Albert George Sandeman (21 October 1833 – 6 January 1923) was an English businessman and the 100th Governor of the Bank of England.

He was born the eldest of the nine children of George Glas Sandeman, head of the Sandeman wine importing company, and his wife Elizabeth Forster. He entered the family business at the age of 16 and at 20 was sent to work at the Oporto office in Portugal.

He later became a director of the London Dock Company and in 1866 a director of the Bank of England. He was appointed High Sheriff of Surrey for 1872–73.

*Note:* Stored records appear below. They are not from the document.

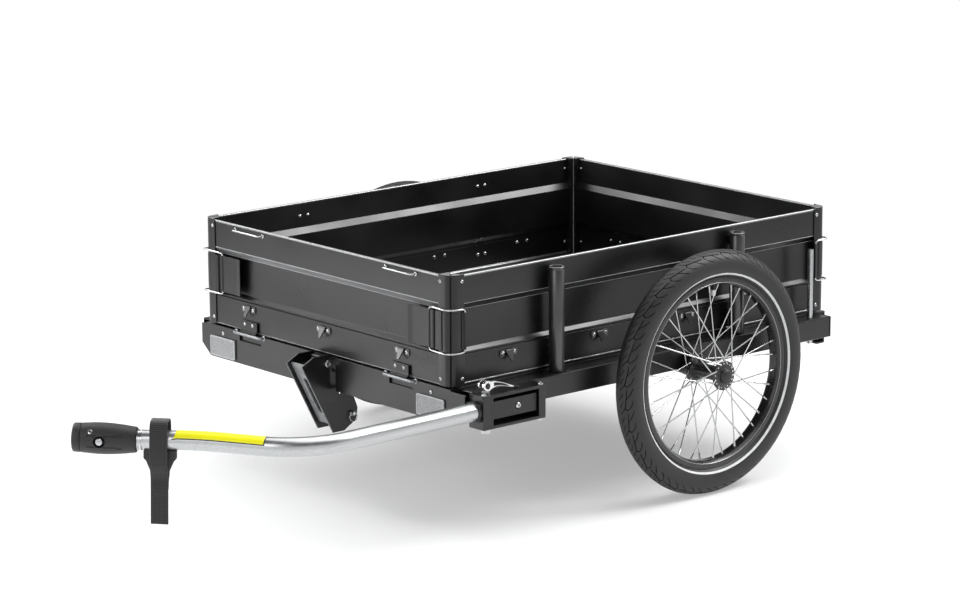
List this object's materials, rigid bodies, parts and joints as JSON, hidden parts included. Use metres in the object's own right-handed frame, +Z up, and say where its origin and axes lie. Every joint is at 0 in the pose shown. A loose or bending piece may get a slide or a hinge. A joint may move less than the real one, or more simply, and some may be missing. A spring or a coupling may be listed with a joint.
{
  "type": "bicycle cargo trailer",
  "caption": "Flat-bed bicycle trailer: open box with fold-down end panels and corner latches on spoked wheels, with a bent side drawbar and a coupling.",
  "frame": {"origin": "on the ground, at the middle of the overall length and width", "axes": "-Y is the direction of travel, +X the trailer's left, +Z up"},
  "size_m": [0.8798, 1.4105, 0.4195],
  "materials": {
    "black_anodised_aluminium": "satin",
    "black_painted_steel": "satin",
    "raw_aluminium": "brushed",
    "plated_steel": "polished",
    "tyre_rubber": "matte",
    "black_plastic": "matte",
    "black_webbing": "woven",
    "dark_floor_board": "film faced, matte",
    "clear_reflector": "gloss"
  },
  "bodies": {
    "chassis": {"side_rail_left": "black_anodised_aluminium", "side_rail_right": "black_anodised_aluminium", "rail_cap_left": "black_plastic", "rail_cap_right": "black_plastic", "front_beam": "black_anodised_aluminium", "rear_beam": "black_anodised_aluminium", "floor_bearer_front": "black_anodised_aluminium", "floor_bearer_rear": "black_anodised_aluminium", "floor_board": "dark_floor_board", "axle_tube": "black_painted_steel", "side_panel_left": "black_anodised_aluminium", "side_panel_right": "black_anodised_aluminium", "side_post_front_left": "black_anodised_aluminium", "side_post_front_right": "black_anodised_aluminium", "side_post_rear_left": "black_anodised_aluminium", "side_post_rear_right": "black_anodised_aluminium", "stake_front_left": "black_anodised_aluminium", "stake_front_right": "black_anodised_aluminium", "stake_rear_left": "black_anodised_aluminium", "stake_rear_right": "black_anodised_aluminium", "axle_pin_left": "plated_steel", "axle_pin_right": "plated_steel", "drawbar_bracket": "black_anodised_aluminium", "skewer": "plated_steel", "front_reflector_left": "clear_reflector", "front_reflector_right": "clear_reflector", "flag_tube": "raw_aluminium"},
    "wheel_left": {"tyre_left": "tyre_rubber", "rim_left": "black_anodised_aluminium", "spoked_hub_left": "black_anodised_aluminium", "valve_left": "black_plastic", "hub_cap_left": "black_plastic"},
    "wheel_right": {"tyre_right": "tyre_rubber", "rim_right": "black_anodised_aluminium", "spoked_hub_right": "black_anodised_aluminium", "valve_right": "black_plastic", "hub_cap_right": "black_plastic"},
    "front_panel": {"front_panel": "black_anodised_aluminium", "end_post_front_left": "black_anodised_aluminium", "end_post_front_right": "black_anodised_aluminium"},
    "rear_panel": {"rear_panel": "black_anodised_aluminium", "end_post_rear_left": "black_anodised_aluminium", "end_post_rear_right": "black_anodised_aluminium"},
    "latch_front_left": {"latch_lever_front_left": "black_anodised_aluminium"},
    "bail_front_left": {"latch_bail_front_left": "plated_steel"},
    "latch_front_right": {"latch_lever_front_right": "black_anodised_aluminium"},
    "bail_front_right": {"latch_bail_front_right": "plated_steel"},
    "latch_rear_left": {"latch_lever_rear_left": "black_anodised_aluminium"},
    "bail_rear_left": {"latch_bail_rear_left": "plated_steel"},
    "latch_rear_right": {"latch_lever_rear_right": "black_anodised_aluminium"},
    "bail_rear_right": {"latch_bail_rear_right": "plated_steel"},
    "drawbar": {"drawbar_tube": "raw_aluminium", "drawbar_sleeve": "black_plastic", "hitch_body": "black_plastic"},
    "strap": {"safety_strap": "black_webbing", "strap_keeper": "black_plastic"},
    "hitch_button": {"hitch_button": "plated_steel"},
    "quick_release": {"quick_release_lever": "raw_aluminium"},
    "cradle": {"front_cradle": "black_painted_steel"}
  },
  "joints": [
    {"name": "wheel_left_spin", "type": "hinge", "parent": "chassis", "child": "wheel_left", "pos_m": [0.3962, 0.3447, 0.2025], "axis": [1, 0, 0], "continuous": true},
    {"name": "wheel_right_spin", "type": "hinge", "parent": "chassis", "child": "wheel_right", "pos_m": [-0.3962, 0.3447, 0.2025], "axis": [1, 0, 0], "continuous": true},
    {"name": "front_panel_fold", "type": "hinge", "parent": "chassis", "child": "front_panel", "pos_m": [0, -0.1488, 0.238], "axis": [1, 0, 0], "range_deg": [0, 90]},
    {"name": "rear_panel_fold", "type": "hinge", "parent": "chassis", "child": "rear_panel", "pos_m": [0, 0.7002, 0.238], "axis": [-1, 0, 0], "range_deg": [0, 170]},
    {"name": "latch_front_left_lever", "type": "hinge", "parent": "front_panel", "child": "latch_front_left", "pos_m": [0.279, -0.1425, 0.3295], "axis": [0, 0, 1], "range_deg": [0, 150]},
    {"name": "latch_front_left_bail", "type": "hinge", "parent": "latch_front_left", "child": "bail_front_left", "pos_m": [0.268, -0.14145, 0.3295], "axis": [0, 0, 1], "range_deg": [-195, 0]},
    {"name": "latch_front_right_lever", "type": "hinge", "parent": "front_panel", "child": "latch_front_right", "pos_m": [-0.279, -0.1425, 0.3295], "axis": [0, 0, -1], "range_deg": [0, 150]},
    {"name": "latch_front_right_bail", "type": "hinge", "parent": "latch_front_right", "child": "bail_front_right", "pos_m": [-0.268, -0.14145, 0.3295], "axis": [0, 0, -1], "range_deg": [-195, 0]},
    {"name": "latch_rear_left_lever", "type": "hinge", "parent": "rear_panel", "child": "latch_rear_left", "pos_m": [0.279, 0.6939, 0.3295], "axis": [0, 0, -1], "range_deg": [0, 150]},
    {"name": "latch_rear_left_bail", "type": "hinge", "parent": "latch_rear_left", "child": "bail_rear_left", "pos_m": [0.268, 0.69285, 0.3295], "axis": [0, 0, -1], "range_deg": [-195, 0]},
    {"name": "latch_rear_right_lever", "type": "hinge", "parent": "rear_panel", "child": "latch_rear_right", "pos_m": [-0.279, 0.6939, 0.3295], "axis": [0, 0, 1], "range_deg": [0, 150]},
    {"name": "latch_rear_right_bail", "type": "hinge", "parent": "latch_rear_right", "child": "bail_rear_right", "pos_m": [-0.268, 0.69285, 0.3295], "axis": [0, 0, 1], "range_deg": [-195, 0]},
    {"name": "drawbar_release_slide", "type": "slide", "parent": "chassis", "child": "drawbar", "axis": [0, -1, 0], "range_m": [0, 0.13]},
    {"name": "safety_strap_swing", "type": "hinge", "parent": "drawbar", "child": "strap", "pos_m": [0.17601, -0.6033, 0.21131], "axis": [0.7206, 0.6929, -0.0251], "range_deg": [-60, 60]},
    {"name": "hitch_button_press", "type": "slide", "parent": "drawbar", "child": "hitch_button", "axis": [-0.6932, 0.7208, 0], "range_m": [0, 0.003], "stiffness_N_per_m": 600},
    {"name": "quick_release_turn", "type": "hinge", "parent": "chassis", "child": "quick_release", "pos_m": [0.368, -0.1129, 0.2505], "axis": [1, 0, 0], "range_deg": [0, 160]},
    {"name": "cradle_fold", "type": "hinge", "parent": "chassis", "child": "cradle", "pos_m": [0, -0.1507, 0.2295], "axis": [1, 0, 0], "range_deg": [0, 50]}
  ],
  "couplings": [
    {"joint": "latch_front_left_bail", "follows": "latch_front_left_lever", "ratio": -1.3},
    {"joint": "latch_front_right_bail", "follows": "latch_front_right_lever", "ratio": -1.3},
    {"joint": "latch_rear_left_bail", "follows": "latch_rear_left_lever", "ratio": -1.3},
    {"joint": "latch_rear_right_bail", "follows": "latch_rear_right_lever", "ratio": -1.3}
  ]
}
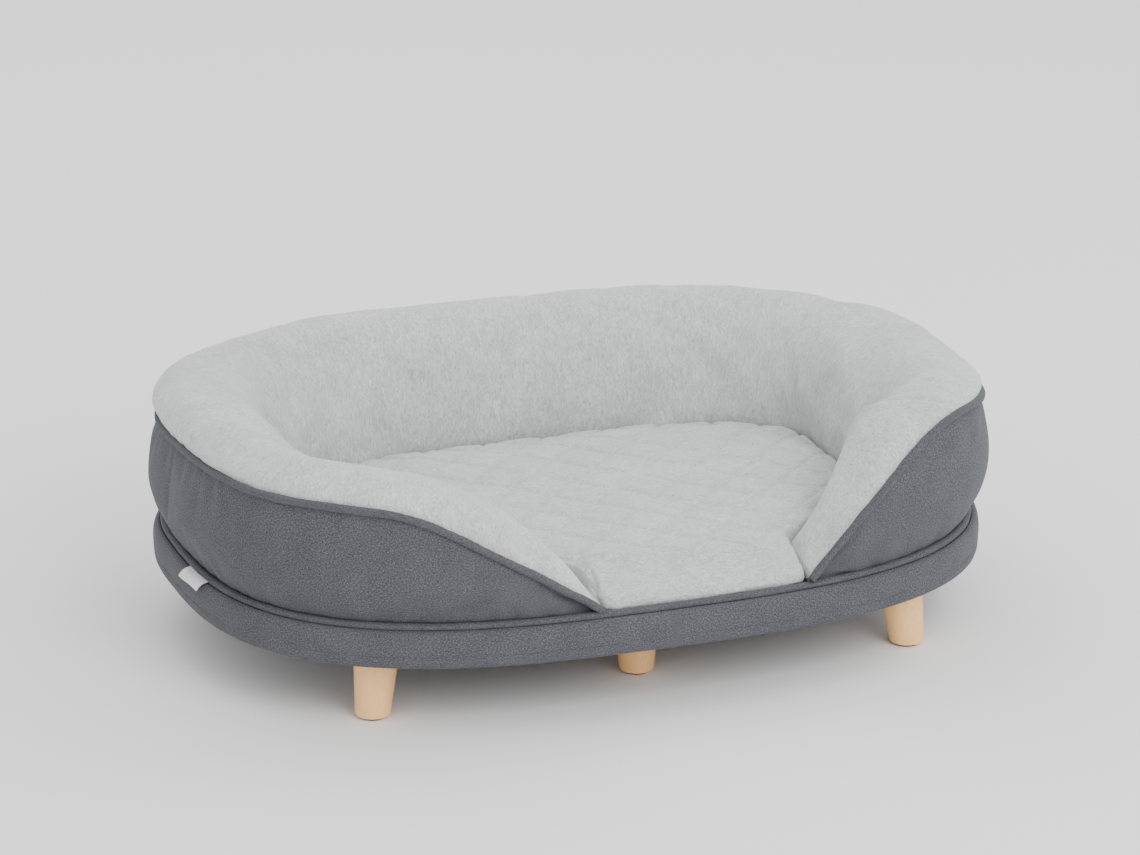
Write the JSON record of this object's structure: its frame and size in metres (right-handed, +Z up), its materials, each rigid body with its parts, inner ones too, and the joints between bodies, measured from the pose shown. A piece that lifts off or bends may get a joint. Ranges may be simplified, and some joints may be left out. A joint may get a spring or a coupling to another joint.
{
  "type": "dog bed with frame",
  "caption": "Oval upholstered dog bed on turned wooden legs: padded base frame, U-shaped bolster with a low front opening, and a lift-out quilted seat cushion.",
  "frame": {"origin": "on the floor, under the middle of the bed's outline", "axes": "+X to the right and -Y to the front as seen by someone facing the opening, +Z up"},
  "size_m": [1.0431, 0.7307, 0.3186],
  "materials": {
    "heather_cloth": "heathered woven cloth, matt",
    "plush": "short-pile plush",
    "plywood": "bare plywood",
    "rail_wood": "planed softwood",
    "leg_wood": "turned beech, clear satin lacquer",
    "zinc_steel": "zinc plated",
    "glide": "felt-faced plastic",
    "zip_metal": "enamelled",
    "zip_coil": "woven tape with a nylon coil",
    "foam": "open-cell foam",
    "fibre": "polyester fibre",
    "lining_cloth": "non-woven cloth",
    "tag_tape": "blank satin tape"
  },
  "bodies": {
    "bed": {"base_cover": "heather_cloth", "base_welt": "heather_cloth", "bolster_outer_cover": "heather_cloth", "bolster_welt": "heather_cloth", "bolster_plush_lining": "plush", "bottom_panel": "plywood", "deck_board": "plywood", "rim_front": "plywood", "rim_left": "plywood", "rim_back": "plywood", "rim_right": "plywood", "cross_rail_left": "rail_wood", "cross_rail_middle": "rail_wood", "cross_rail_right": "rail_wood", "leg_front_left": "leg_wood", "leg_front_middle": "leg_wood", "leg_front_right": "leg_wood", "leg_back_left": "leg_wood", "leg_back_middle": "leg_wood", "leg_back_right": "leg_wood", "hanger_bolt_front_left": "zinc_steel", "tee_nut_front_left": "zinc_steel", "hanger_bolt_front_middle": "zinc_steel", "tee_nut_front_middle": "zinc_steel", "hanger_bolt_front_right": "zinc_steel", "tee_nut_front_right": "zinc_steel", "hanger_bolt_back_left": "zinc_steel", "tee_nut_back_left": "zinc_steel", "hanger_bolt_back_middle": "zinc_steel", "tee_nut_back_middle": "zinc_steel", "hanger_bolt_back_right": "zinc_steel", "tee_nut_back_right": "zinc_steel", "glide_front_left": "glide", "glide_front_middle": "glide", "glide_front_right": "glide", "glide_back_left": "glide", "glide_back_middle": "glide", "glide_back_right": "glide", "edge_foam": "foam", "bolster_filling": "fibre", "deck_cloth": "lining_cloth", "dust_cloth": "lining_cloth", "bolster_base_cloth": "lining_cloth", "side_label": "tag_tape"},
    "cushion": {"cushion_foam": "foam", "cushion_top_cover": "plush", "cushion_base_cloth": "lining_cloth", "zip_chain": "zip_coil"},
    "zip_slider": {"zip_slider": "zip_metal", "zip_pull": "zip_metal"}
  },
  "joints": [
    {"name": "cushion_lift", "type": "slide", "parent": "bed", "child": "cushion", "axis": [0, 0, 1], "range_m": [0, 0.3]},
    {"name": "zip_slide", "type": "slide", "parent": "cushion", "child": "zip_slider", "axis": [1, 0, 0], "range_m": [0, 0.135]}
  ]
}
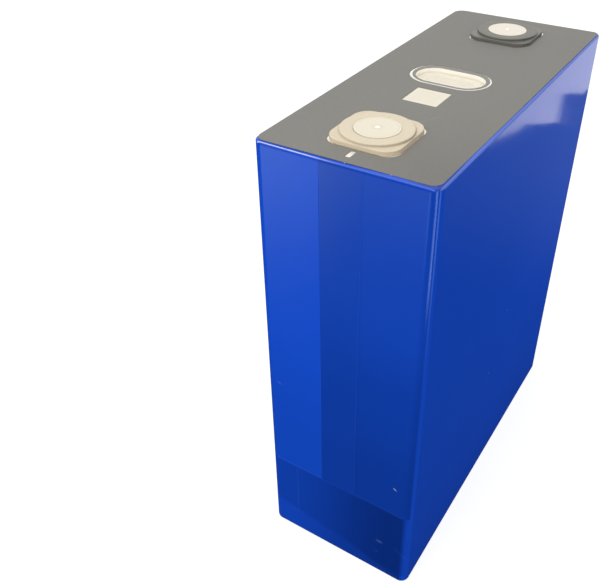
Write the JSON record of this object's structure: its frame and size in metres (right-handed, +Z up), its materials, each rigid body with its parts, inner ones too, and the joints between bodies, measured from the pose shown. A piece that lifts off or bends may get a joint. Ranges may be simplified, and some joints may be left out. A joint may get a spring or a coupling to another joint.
{
  "type": "prismatic battery cell",
  "caption": "Prismatic lithium iron phosphate cell in a blue film wrap, with two round-faced terminals, a safety vent and a grey insulating film on its lid.",
  "frame": {"origin": "centre of the bottom face", "axes": "+Z up through the lid, X along the cell's length with the positive terminal at +X, Y through its thickness"},
  "size_m": [0.1738, 0.0716, 0.2074],
  "materials": {
    "wrap_blue_pet": "glossy heat-formed PET film",
    "lid_film_grey": "fine matt film",
    "clear_pet": "thin clear PET film",
    "can_aluminium": "drawn, satin",
    "lid_aluminium": "rolled, satin",
    "contact_aluminium": "turned, fine satin",
    "copper": "copper, bright",
    "natural_pps": "moulded, natural colour, semi-gloss",
    "black_pps": "moulded, semi-gloss",
    "seal_rubber": "moulded rubber",
    "white_pp": "moulded polypropylene",
    "bag_film": "thin insulating film",
    "electrode_roll": "separator film round wound electrodes",
    "foil_aluminium": "bright foil",
    "foil_copper": "bright copper foil",
    "weld_tape": "adhesive insulating tape"
  },
  "bodies": {
    "root": {"wrap_film": "wrap_blue_pet", "top_film": "lid_film_grey", "vent_film_border": "lid_film_grey", "vent_cover_film": "clear_pet", "can": "can_aluminium", "lid_plate": "lid_aluminium", "vent_disc": "can_aluminium", "fill_port_plug": "seal_rubber", "fill_port_cap": "can_aluminium", "negative_terminal_body": "natural_pps", "negative_terminal_disc": "contact_aluminium", "negative_pole": "copper", "negative_seal_ring": "seal_rubber", "positive_terminal_body": "black_pps", "positive_terminal_disc": "contact_aluminium", "positive_pole": "contact_aluminium", "positive_seal_ring": "seal_rubber", "lower_insulator_negative": "white_pp", "lower_insulator_positive": "white_pp", "vent_guard": "white_pp", "negative_collector_plate": "foil_copper", "positive_collector_plate": "foil_aluminium", "negative_tabs_front": "foil_copper", "negative_tabs_rear": "foil_copper", "positive_tabs_front": "foil_aluminium", "positive_tabs_rear": "foil_aluminium", "negative_weld_tape": "weld_tape", "positive_weld_tape": "weld_tape", "jelly_roll_front": "electrode_roll", "jelly_roll_rear": "electrode_roll", "insulation_bag": "bag_film", "bottom_support_plate": "white_pp"}
  },
  "joints": []
}
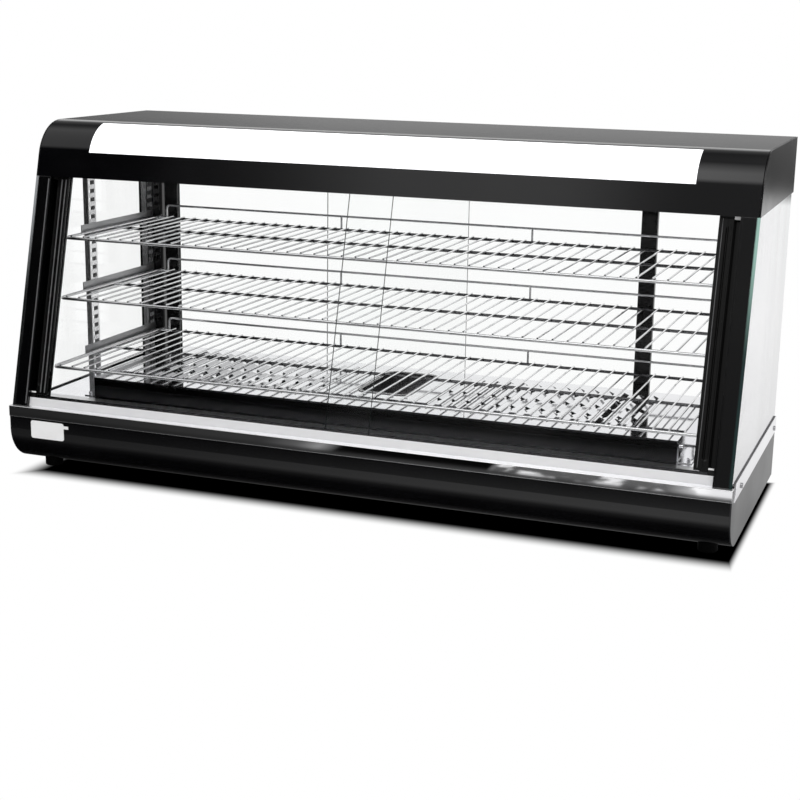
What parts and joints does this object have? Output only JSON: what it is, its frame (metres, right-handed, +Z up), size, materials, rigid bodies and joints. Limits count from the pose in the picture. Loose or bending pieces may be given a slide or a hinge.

On his father's death in 1888 he became chairman of the family business of Geo. G. Sandeman & Sons Ltd. In 1894 he was made Deputy Governor of the Bank of England, becoming Governor the following year until 1897. He also served as a Commissioner of Income Tax for the City of London and as President of the London Chamber of Commerce (1898). Sandeman's tenure as Governor occurred during the Panics of 1893 and 1896.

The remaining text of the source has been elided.